Task details:
Copy each entry as it stands, leaving nothing out.

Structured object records
··········

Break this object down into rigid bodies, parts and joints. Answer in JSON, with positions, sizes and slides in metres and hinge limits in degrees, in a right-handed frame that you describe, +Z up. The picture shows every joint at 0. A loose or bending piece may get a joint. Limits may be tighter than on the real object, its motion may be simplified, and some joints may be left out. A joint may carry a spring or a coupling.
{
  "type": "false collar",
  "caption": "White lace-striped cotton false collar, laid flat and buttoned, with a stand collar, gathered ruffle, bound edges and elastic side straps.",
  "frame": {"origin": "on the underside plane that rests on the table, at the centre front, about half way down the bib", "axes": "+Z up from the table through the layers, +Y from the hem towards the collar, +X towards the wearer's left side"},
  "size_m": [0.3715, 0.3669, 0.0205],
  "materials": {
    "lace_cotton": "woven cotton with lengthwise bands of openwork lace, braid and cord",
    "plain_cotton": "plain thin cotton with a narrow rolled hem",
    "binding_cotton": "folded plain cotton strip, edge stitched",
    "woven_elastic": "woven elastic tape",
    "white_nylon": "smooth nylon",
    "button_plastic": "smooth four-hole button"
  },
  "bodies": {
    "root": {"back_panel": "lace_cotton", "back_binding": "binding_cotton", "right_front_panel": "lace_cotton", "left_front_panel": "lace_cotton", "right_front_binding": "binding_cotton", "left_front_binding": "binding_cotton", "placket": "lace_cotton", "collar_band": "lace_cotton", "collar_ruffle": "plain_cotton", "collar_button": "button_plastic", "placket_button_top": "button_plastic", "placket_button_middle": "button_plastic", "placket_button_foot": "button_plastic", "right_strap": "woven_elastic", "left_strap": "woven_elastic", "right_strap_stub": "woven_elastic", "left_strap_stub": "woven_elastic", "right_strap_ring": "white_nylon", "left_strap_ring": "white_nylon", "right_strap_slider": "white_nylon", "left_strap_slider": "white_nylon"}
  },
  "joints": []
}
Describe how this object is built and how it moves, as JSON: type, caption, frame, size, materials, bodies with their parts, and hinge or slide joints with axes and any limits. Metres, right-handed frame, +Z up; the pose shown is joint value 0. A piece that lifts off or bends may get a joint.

··········

Expected answer:
Break this object down into rigid bodies, parts and joints. Answer in JSON, with positions, sizes and slides in metres and hinge limits in degrees, in a right-handed frame that you describe, +Z up. The picture shows every joint at 0. A loose or bending piece may get a joint. Limits may be tighter than on the real object, its motion may be simplified, and some joints may be left out. A joint may carry a spring or a coupling.
{
  "type": "false collar",
  "caption": "White lace-striped cotton false collar, laid flat and buttoned, with a stand collar, gathered ruffle, bound edges and elastic side straps.",
  "frame": {"origin": "on the underside plane that rests on the table, at the centre front, about half way down the bib", "axes": "+Z up from the table through the layers, +Y from the hem towards the collar, +X towards the wearer's left side"},
  "size_m": [0.3715, 0.3669, 0.0205],
  "materials": {
    "lace_cotton": "woven cotton with lengthwise bands of openwork lace, braid and cord",
    "plain_cotton": "plain thin cotton with a narrow rolled hem",
    "binding_cotton": "folded plain cotton strip, edge stitched",
    "woven_elastic": "woven elastic tape",
    "white_nylon": "smooth nylon",
    "button_plastic": "smooth four-hole button"
  },
  "bodies": {
    "root": {"back_panel": "lace_cotton", "back_binding": "binding_cotton", "right_front_panel": "lace_cotton", "left_front_panel": "lace_cotton", "right_front_binding": "binding_cotton", "left_front_binding": "binding_cotton", "placket": "lace_cotton", "collar_band": "lace_cotton", "collar_ruffle": "plain_cotton", "collar_button": "button_plastic", "placket_button_top": "button_plastic", "placket_button_middle": "button_plastic", "placket_button_foot": "button_plastic", "right_strap": "woven_elastic", "left_strap": "woven_elastic", "right_strap_stub": "woven_elastic", "left_strap_stub": "woven_elastic", "right_strap_ring": "white_nylon", "left_strap_ring": "white_nylon", "right_strap_slider": "white_nylon", "left_strap_slider": "white_nylon"}
  },
  "joints": []
}
Describe how this object is built and how it moves, as JSON: type, caption, frame, size, materials, bodies with their parts, and hinge or slide joints with axes and any limits. Metres, right-handed frame, +Z up; the pose shown is joint value 0. A piece that lifts off or bends may get a joint.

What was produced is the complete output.